I remember as a child hearing the Cheyenne Bottoms waterfowl reports on the news just prior to the duck hunting seasons. I know that I was young (and things were bigger then!), but I still remember numbers being reported in the tens and hundreds of thousands for a variety of waterfowl species. The highly endangered Whooping Cranes stopped by occasionally, and still do in larger numbers, thanks to a well known conservation success story. My return this time was in late September, long before the arrival of ginormus flocks of waterfowl. Blue-winged Teal and American White Pelicans numbered in the mere hundreds on this day, but shorebirds in the thousands gathered in drainage ditches built to manage the wetlands.
My first stop resulted in a number of beautiful American Avocets strung out across the mudflats gracefully sweeping their upturned bills across the water's surface. Hundreds of peeps surrounded them, including Least, Semipalmated, Pectoral, Stilt, and a few Western Sandpipers. Dowitchers probed the mud shallows.

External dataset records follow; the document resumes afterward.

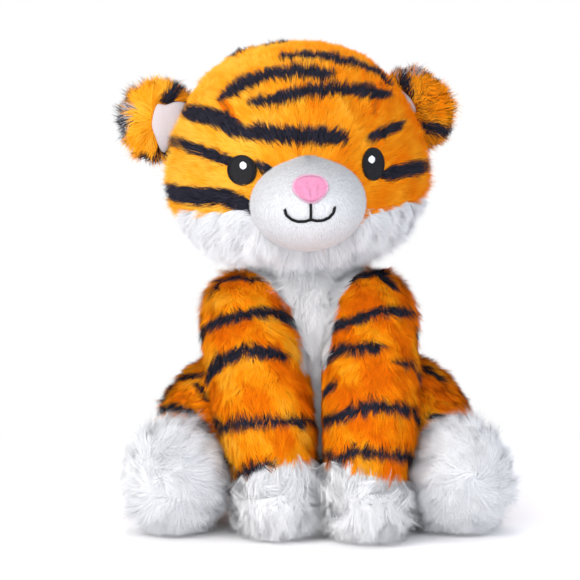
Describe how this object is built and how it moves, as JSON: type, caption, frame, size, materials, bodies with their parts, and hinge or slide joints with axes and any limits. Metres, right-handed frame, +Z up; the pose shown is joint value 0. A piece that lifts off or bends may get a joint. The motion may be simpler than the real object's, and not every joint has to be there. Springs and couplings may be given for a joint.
{
  "type": "plush tiger",
  "caption": "Sitting plush tiger with a round head, cup ears, stuffed legs with white paws, a white chest and a banded tail.",
  "frame": {"origin": "middle of the seat panel's underside, on the surface the toy sits on", "axes": "+Z up, the toy faces -Y, its left side is +X"},
  "size_m": [0.194, 0.1867, 0.2404],
  "materials": {
    "orange_plush": "long brushed pile, orange with blue-black stripes",
    "white_plush": "long shaggy pile, white",
    "white_velboa": "short dense pile, white",
    "black_thread": "satin stitch, black",
    "white_thread": "satin stitch, white",
    "pink_thread": "satin stitch, pink",
    "polyester_fibre": "loose fibre filling",
    "pouch_cloth": "woven bag of plastic pellets",
    "seat_cloth": "short pile, orange"
  },
  "bodies": {
    "torso": {"torso": "orange_plush", "chest_panel": "white_plush", "seat_panel": "seat_cloth", "pellet_pouch": "pouch_cloth", "torso_filling": "polyester_fibre"},
    "neck": {"neck_wadding": "polyester_fibre"},
    "head": {"head": "orange_plush", "head_filling": "polyester_fibre", "muzzle": "white_velboa", "nose": "pink_thread", "mouth": "black_thread", "cheek_panel": "white_plush", "eye_patch_right": "black_thread", "eye_patch_left": "black_thread", "eye_highlight_right": "white_thread", "eye_highlight_left": "white_thread"},
    "tail": {"tail": "orange_plush", "tail_tip": "white_plush"},
    "ear_right": {"ear_right": "orange_plush", "ear_lining_right": "white_velboa"},
    "front_leg_right": {"front_leg_right": "orange_plush", "front_paw_right": "white_plush", "front_leg_filling_right": "polyester_fibre"},
    "hind_leg_right": {"hind_leg_right": "orange_plush", "hind_foot_right": "white_plush", "hind_leg_filling_right": "polyester_fibre"},
    "ear_left": {"ear_left": "orange_plush", "ear_lining_left": "white_velboa"},
    "front_leg_left": {"front_leg_left": "orange_plush", "front_paw_left": "white_plush", "front_leg_filling_left": "polyester_fibre"},
    "hind_leg_left": {"hind_leg_left": "orange_plush", "hind_foot_left": "white_plush", "hind_leg_filling_left": "polyester_fibre"}
  },
  "joints": [
    {"name": "neck_turn", "type": "hinge", "parent": "torso", "child": "neck", "pos_m": [-0.005, 0, 0.133], "axis": [0, 0, 1], "range_deg": [-30, 30]},
    {"name": "head_nod", "type": "hinge", "parent": "neck", "child": "head", "pos_m": [-0.005, 0, 0.133], "axis": [1, 0, 0], "range_deg": [-10, 5]},
    {"name": "ear_right_fold", "type": "hinge", "parent": "head", "child": "ear_right", "pos_m": [-0.06812, -0.00212, 0.19698], "axis": [0.3732, 0.0326, 0.9272], "range_deg": [-15, 25]},
    {"name": "ear_left_fold", "type": "hinge", "parent": "head", "child": "ear_left", "pos_m": [0.04558, 0.00782, 0.20446], "axis": [0.4367, 0.0382, -0.8988], "range_deg": [-15, 25]},
    {"name": "front_leg_right_swing", "type": "hinge", "parent": "torso", "child": "front_leg_right", "pos_m": [-0.03426, -0.02678, 0.105], "axis": [-1, 0, 0], "range_deg": [0, 55]},
    {"name": "front_leg_left_swing", "type": "hinge", "parent": "torso", "child": "front_leg_left", "pos_m": [0.02774, -0.02678, 0.105], "axis": [-1, 0, 0], "range_deg": [0, 55]},
    {"name": "hind_leg_right_lift", "type": "hinge", "parent": "torso", "child": "hind_leg_right", "pos_m": [-0.04298, 0.011, 0.049], "axis": [-0.7071, 0, -0.7071], "range_deg": [0, 25]},
    {"name": "hind_leg_left_lift", "type": "hinge", "parent": "torso", "child": "hind_leg_left", "pos_m": [0.04298, 0.011, 0.049], "axis": [-0.7071, 0, 0.7071], "range_deg": [0, 25]},
    {"name": "tail_swing", "type": "hinge", "parent": "torso", "child": "tail", "pos_m": [0, 0.04399, 0.024], "axis": [0, 0, 1], "range_deg": [-20, 30]}
  ]
}
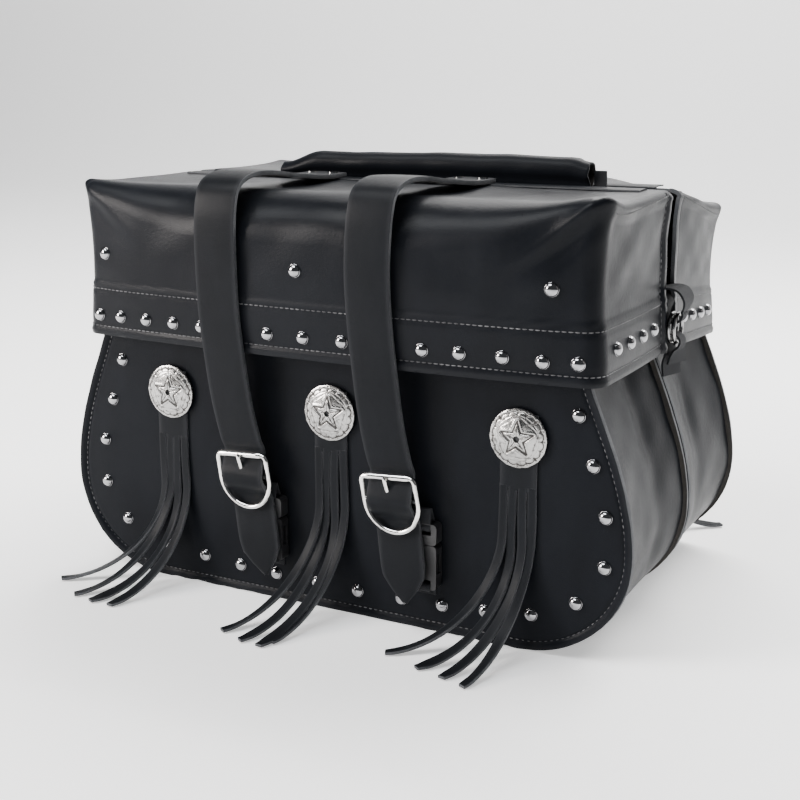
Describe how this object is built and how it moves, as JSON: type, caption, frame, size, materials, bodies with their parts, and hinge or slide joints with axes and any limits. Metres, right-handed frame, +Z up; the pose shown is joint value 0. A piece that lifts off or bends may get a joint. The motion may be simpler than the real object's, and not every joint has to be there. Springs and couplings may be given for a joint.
{
  "type": "motorcycle saddlebag pair",
  "caption": "Pair of black leather throw-over motorcycle saddlebags with hinged lids, buckled straps, studded edges, round ornaments and hanging fringes.",
  "frame": {"origin": "on the ground, midway between the two bags", "axes": "+X along the bags' length, the front bag faces -Y, +Z up"},
  "size_m": [0.452, 0.405, 0.32],
  "materials": {
    "leather": "semi-gloss black grain",
    "board": "matte",
    "buckle_plastic": "satin black",
    "webbing": "woven black",
    "antique_silver": "engraved, darkened recesses",
    "chrome": "polished"
  },
  "bodies": {
    "bags": {"front_back_panel": "leather", "front_base_board": "board", "front_concho_screws": "chrome", "front_conchos": "antique_silver", "front_fringe_left": "leather", "front_fringe_middle": "leather", "front_fringe_right": "leather", "front_gusset": "leather", "front_panel": "leather", "front_panel_studs": "chrome", "front_socket_left": "buckle_plastic", "front_socket_right": "buckle_plastic", "front_tethers": "webbing", "left_tie": "webbing", "rear_back_panel": "leather", "rear_base_board": "board", "rear_concho_screws": "chrome", "rear_conchos": "antique_silver", "rear_fringe_left": "leather", "rear_fringe_middle": "leather", "rear_fringe_right": "leather", "rear_gusset": "leather", "rear_panel": "leather", "rear_panel_studs": "chrome", "rear_socket_left": "buckle_plastic", "rear_socket_right": "buckle_plastic", "rear_tethers": "webbing", "right_tie": "webbing", "yoke": "leather", "yoke_rivets": "chrome", "yoke_tab": "webbing"},
    "front_lid_body": {"front_lid": "leather", "front_strap_left": "leather", "front_strap_right": "leather", "front_buckle_left": "chrome", "front_buckle_right": "chrome", "front_strap_rivets": "chrome", "front_lid_studs": "chrome"},
    "front_prong_left_body": {"front_prong_left": "chrome"},
    "front_plug_left_body": {"front_plug_left": "buckle_plastic"},
    "front_prong_right_body": {"front_prong_right": "chrome"},
    "front_plug_right_body": {"front_plug_right": "buckle_plastic"},
    "rear_lid_body": {"rear_lid": "leather", "rear_strap_left": "leather", "rear_strap_right": "leather", "rear_buckle_left": "chrome", "rear_buckle_right": "chrome", "rear_strap_rivets": "chrome", "rear_lid_studs": "chrome"},
    "rear_prong_left_body": {"rear_prong_left": "chrome"},
    "rear_plug_left_body": {"rear_plug_left": "buckle_plastic"},
    "rear_prong_right_body": {"rear_prong_right": "chrome"},
    "rear_plug_right_body": {"rear_plug_right": "buckle_plastic"},
    "left_rings_body": {"left_rings": "chrome", "left_tie_tail": "webbing"},
    "right_rings_body": {"right_rings": "chrome", "right_tie_tail": "webbing"}
  },
  "joints": [
    {"name": "front_lid", "type": "hinge", "parent": "bags", "child": "front_lid_body", "pos_m": [0, -0.012, 0.304], "axis": [-1, 0, 0], "range_deg": [0, 90]},
    {"name": "front_prong_left", "type": "hinge", "parent": "front_lid_body", "child": "front_prong_left_body", "pos_m": [-0.062, -0.148, 0.097], "axis": [1, 0, 0], "range_deg": [0, 90]},
    {"name": "front_plug_left", "type": "slide", "parent": "bags", "child": "front_plug_left_body", "axis": [0, 0, 1], "range_m": [0, 0.026]},
    {"name": "front_prong_right", "type": "hinge", "parent": "front_lid_body", "child": "front_prong_right_body", "pos_m": [0.062, -0.148, 0.097], "axis": [1, 0, 0], "range_deg": [0, 90]},
    {"name": "front_plug_right", "type": "slide", "parent": "bags", "child": "front_plug_right_body", "axis": [0, 0, 1], "range_m": [0, 0.026]},
    {"name": "rear_lid", "type": "hinge", "parent": "bags", "child": "rear_lid_body", "pos_m": [0, 0.012, 0.304], "axis": [1, 0, 0], "range_deg": [0, 90]},
    {"name": "rear_prong_left", "type": "hinge", "parent": "rear_lid_body", "child": "rear_prong_left_body", "pos_m": [0.062, 0.148, 0.097], "axis": [-1, 0, 0], "range_deg": [0, 90]},
    {"name": "rear_plug_left", "type": "slide", "parent": "bags", "child": "rear_plug_left_body", "axis": [0, 0, 1], "range_m": [0, 0.026]},
    {"name": "rear_prong_right", "type": "hinge", "parent": "rear_lid_body", "child": "rear_prong_right_body", "pos_m": [-0.062, 0.148, 0.097], "axis": [-1, 0, 0], "range_deg": [0, 90]},
    {"name": "rear_plug_right", "type": "slide", "parent": "bags", "child": "rear_plug_right_body", "axis": [0, 0, 1], "range_m": [0, 0.026]},
    {"name": "right_rings", "type": "hinge", "parent": "bags", "child": "right_rings_body", "pos_m": [0.2093, 0, 0.214], "axis": [0, -1, 0], "range_deg": [0, 60]},
    {"name": "left_rings", "type": "hinge", "parent": "bags", "child": "left_rings_body", "pos_m": [-0.2093, 0, 0.214], "axis": [0, 1, 0], "range_deg": [0, 60]}
  ]
}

Waders included Little Blue Heron, White faced Ibis, Great Blue Herons, and Great Egret. Here is a photo of an unlucky frog in the beak of a Great Egret.

It was soon after that my life Red-necked Phalaropes arrived. Whipping wildly around the masses, literally working circles around their fellow shorebirds, these beauties were a true bird highlights for the day. Working my way to the open water of the bottoms, I watched several flocks of Yellow-headed Blackbirds swooping in and out of the reeds, alighting on the resident sunflowers lining the levees. Franklin's gulls were abundant overhead.

Black-bellied Plovers and a single Sanderling joined the gulls and pelicans on a distant mudflat.
Across the levee, hundreds of Double crested Cormorants temporarily inhabited islands in the vast lakes formed by the natural basin.

Soon, I headed north of the waters to search the prairie. Three Ring-necked Pheasants, a rooster and two hens, alit in a tree for a brief moment, just long enough for me to get my binoculars up to my eyes for a quick rear end view.

I slowly creeped up the road in search of Prairie Dogs. And soon, there they were just 1/2 miles north of the bottoms! Scattering into their holes upon my arrival, it was only seconds after I got out to look that they began emerging from their burrows. A small mudhole attracted White-faced Ibis and Common Snipe to the area.

And then the prize appeared! A Burrowing Owl walked out into the open and quickly disappeared behind a prairie forb. For another fifteen minutes I waited patiently, hoping to get a photo of the bird. But it was not this bird that I eventually photographed. It was a second owl emerging into the clearing in a different location on the other side of Prairie Dog Town.
I was pleased as I leisurely made my way out of the refuge, but the best was yet to come. It had nothing to do with birds. Willows and cedars lined a drainage ditch on the exit road, and it was there that hundreds of Monarchs gathered to spend the night on their long trek south to Mexico. It was truly an incredible sight!And so, my birding afternoon came to an end. A couple of nights ago, I listened to Richard Louv, author of Last Child in the Woods, as he waxed philosophic about the Nature that was so much a part of each of our childhoods. On this day, I returned to see that place unspoiled, and perhaps appearing larger than ever before, contrary to popular beliefs about childhood memories. Soon, I will return virtually...., to the Cheyenne Bottoms website and the Ks-Birds listserv. Why? To see if the coming waterfowl numbers are as great as I remember them being when I was a kid. Maybe, just maybe, they will be even greater!